5 Things project managers can do when a project goes downhill
When you work in project management, you’ll occasionally return to work with a smile on your face after a weekend’s rest, continue working on the project you spent endless hours planning, and realize you’re fighting a losing battle. How do you determine when to abandon a project and what the best approach is when this happens? When a project goes awry, the following are some helpful hints and tips:
- Show leadership and stay calm
Listen to people’s worries as soon as they arise, rather than waiting until the project is failing, to prevent ambiguity from developing into fear. Maintaining your cool allows you to focus on accountability concerns in greater depth during the review stage. Be upfront and try to focus on solutions rather than problems. Make an honest effort to communicate with everyone, whether it’s a quick phone call or an email letting them know you have a strategy in place. This will prevent any unpleasant surprises in the future.
- Avoid throwing in more resources
When challenges arise, it’s natural to want to invest more money, time, and resources into the project, but this isn’t always the greatest option. Consider how much time and money the project will require to pay off. The best thing to do now is to appreciate what has been accomplished thus far and, even if the conclusion isn’t what was hoped for, to avoid throwing additional money at a project that has been given ample resources but has failed.

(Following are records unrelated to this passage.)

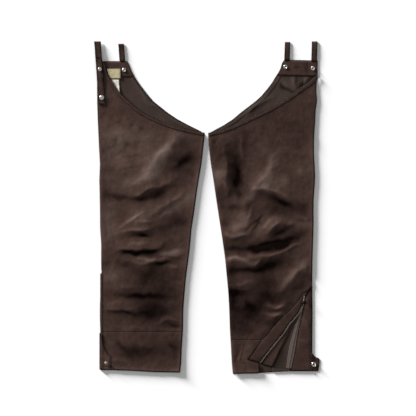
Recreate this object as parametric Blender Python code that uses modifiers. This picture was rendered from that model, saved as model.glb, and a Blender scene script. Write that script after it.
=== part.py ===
"""Hunting chaps: two separate legs of oiled cotton, laid flat side by side with their fronts up.

Millimetres in the tables, metres in the objects. X runs across the legs, Y up to the waist, and Z up from
the surface that the chaps lie on. Each leg is a back panel flat on the surface, with a front panel on it.
The left leg's zip is closed under its snapped tab, and the right leg's zip is open at the hem.
"""

from collections import namedtuple
from math import cos, pi, radians, sin

import bmesh
import bpy
from mathutils import Matrix, Vector

for old in list(bpy.data.objects):
    bpy.data.objects.remove(old, do_unlink=True)

MM = 0.001
CLOTH = 1.2            # thickness of the oiled cotton
TAPE = 1.0             # thickness of labels and zip tape
GAP = 0.3              # clearance between pieces that lie on each other
SEAM = 0.5             # clearance between pieces that meet edge to edge
LAYER = CLOTH + GAP    # one layer of cloth with its clearance
HEM_SEAM_GAP = 0.6     # clearance across the seam above the hem band

parts = bpy.data.collections.new("Hunting_Chaps")
bpy.context.scene.collection.children.link(parts)


# ---------------------------------------------------------------- materials

def make_material(name, colour, roughness, metallic=0.0):
    material = bpy.data.materials.new(name)
    material.use_nodes = True
    shader = material.node_tree.nodes["Principled BSDF"]
    shader.inputs["Base Color"].default_value = (*colour, 1.0)
    shader.inputs["Roughness"].default_value = roughness
    shader.inputs["Metallic"].default_value = metallic
    material.diffuse_color = (*colour, 1.0)
    return material


CLOTH_OUT = make_material("Oiled Cotton", (0.045, 0.027, 0.020), 0.5)
CLOTH_IN = make_material("Oiled Cotton Inside", (0.038, 0.026, 0.022), 0.7)
LABEL = make_material("Woven Label", (0.40, 0.34, 0.18), 0.8)
CARE_TAG = make_material("Care Tag", (0.80, 0.76, 0.66), 0.7)
NICKEL = make_material("Nickel", (0.72, 0.70, 0.66), 0.3, 1.0)
DULL_METAL = make_material("Dull Nickel", (0.30, 0.28, 0.26), 0.45, 1.0)
ZIP_METAL = make_material("Zip Metal", (0.16, 0.13, 0.11), 0.4, 0.9)


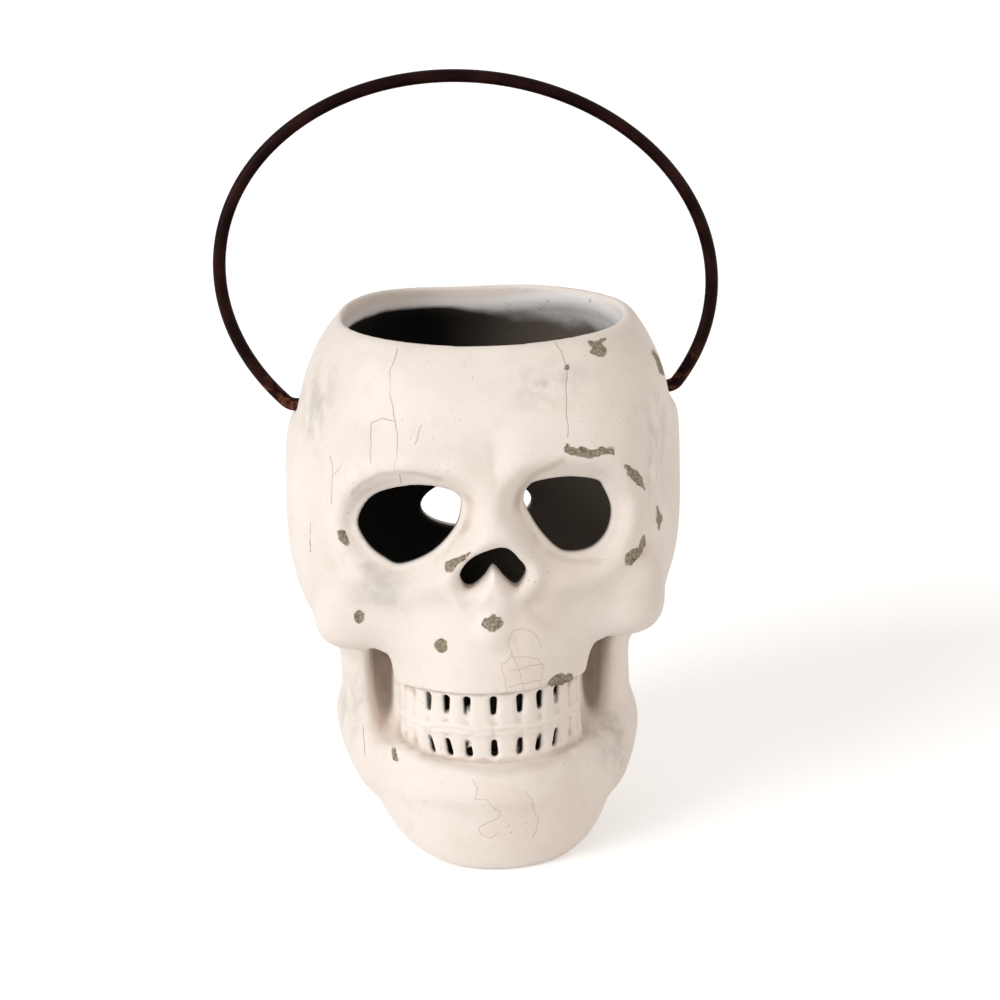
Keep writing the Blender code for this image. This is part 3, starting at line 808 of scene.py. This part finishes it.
def tooth_slots(at):
    """The slots between the teeth, narrow at the bite and wide at the gum."""
    x, y, z = at
    form = np.inf
    for number in range(-OPEN_SLOTS, OPEN_SLOTS + 1):
        (place_x, place_y), (out_x, out_y) = arch_point(gap_angle(number))
        across = (y - place_y) * out_x - (x - place_x) * out_y
        depth = (x - place_x) * out_x + (y - place_y) * out_y
        slots = (
            (UPPER_SLOT[0], UPPER_SLOT[1], across),
            (LOWER_SLOT[1], LOWER_SLOT[0], across + LOWER_SLOT_SLANT * number * (LOWER_SLOT[1] - z)),
        )
        for bite_end, gum_end, aside in slots:
            to_gum = np.clip((z - bite_end) / (gum_end - bite_end), 0, 1)
            radius = SLOT_TIP + (SLOT_WIDTH / 2 - SLOT_TIP) * to_gum**SLOT_FLARE
            half = (abs(gum_end - bite_end) - SLOT_WIDTH) / 2
            stroke = capsule(aside, z - (bite_end + gum_end) / 2, half, radius)
            form = np.minimum(form, np.maximum(stroke, -SLOT_REACH - depth))
    return form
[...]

- Have a backup plan in place
Checkpoints should be established at the planning stage of a project so that if it appears to be failing, there are exit points where the project can be discarded with minimal consequence. It’s critical to have a Plan B in place because the success of this project may be critical to your company’s survival. This is especially important in a B2B setting when deadlines must be met.
- Review and focus on the preferred outcome
After the project has stabilized, it’s critical to have a cooling-off phase so that everyone can approach the review stages with clarity. Everyone might provide one item they did well and one thing they would change in the review. Then, try to analyze approaches to future projects, taking into account the costs and dangers of each, as well as the knock-on consequences to other activities in the project plan.
- Set up training and follow up
After you’ve identified the problems, consider how your team can move forward and learn from its failures. You could assign personal development goals to team members. Create a checklist based on all of the points raised in your review and provide training in any areas where people are lacking. This will increase your team’s trust in the organization’s readiness to fill knowledge gaps. Above all, don’t try to solve everything all at once.
The truth is that some projects go wrong and will continue to go wrong in project management. All it takes is a good project manager to keep everyone calm and deal with the situation effectively. After all, a leader will take it all in stride and learn from it.